Battery Manufacturers Lack Access to Credit

Batteries are a key component in hybrid and plug-in hybrid vehicles, but developing new battery technologies and manufacturing them on a large scale is capital-intensive. A single manufacturing facility can cost $150 to $300 million, and that’s after a company has spent millions to create a viable product. Like the automakers, battery companies now have less access to credit, which means it’s harder for them to invest in new facilities or expand existing plants. The challenge is greatest for smaller companies such as A123 Systems. While their innovative battery designs may hold the most promise for making plug-in hybrids a reality, small battery companies cannot be successful unless they can build the facilities needed to guarantee a reliable supply to large OEMs.

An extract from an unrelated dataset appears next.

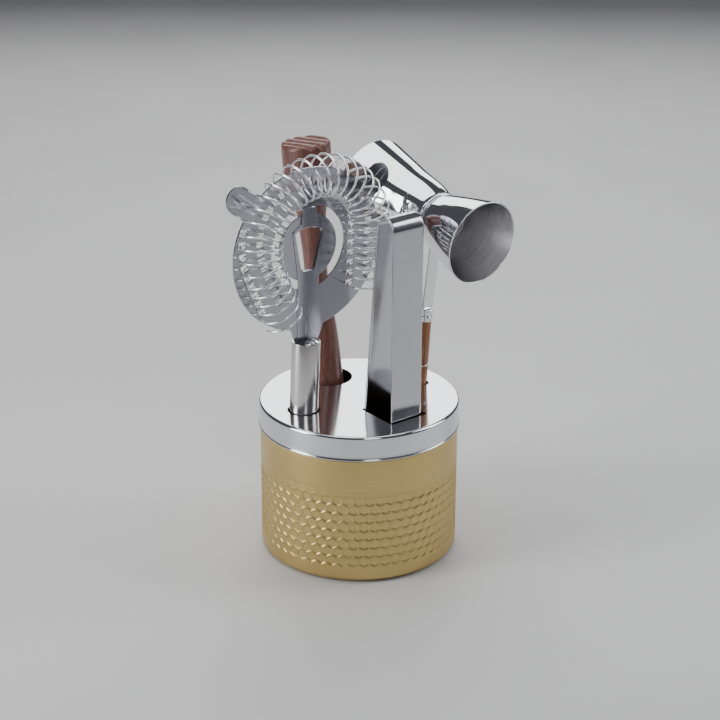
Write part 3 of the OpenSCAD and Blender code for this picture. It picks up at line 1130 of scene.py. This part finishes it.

In contrast, large battery makers such as Panasonic EV (a joint venture between Toyota and Matsushita) may have an advantage in the current era. With access to capital from large corporate parents, these firms are better positioned to make new investments in production, allowing them to continue their dominance of hybrid battery markets.
After the Storm Clears

Fear of economic recession has brought oil prices back to earth. Although crude remains above $100 per barrel, US gas prices have settled at under $4 a gallon. While consumers are not likely to forget this summer’s pain at the pump, interest in fuel-saving technologies like hybrids will ride up and down with gas prices. Yet, the long-term forecast is for sustained and consistently rising gas prices. So the looming question is which auto companies will best be able to weather the storm—and to emerge ready to deliver hybrids and other advanced fuel-saving vehicles when consumers return to dealerships demanding high-mpg vehicles.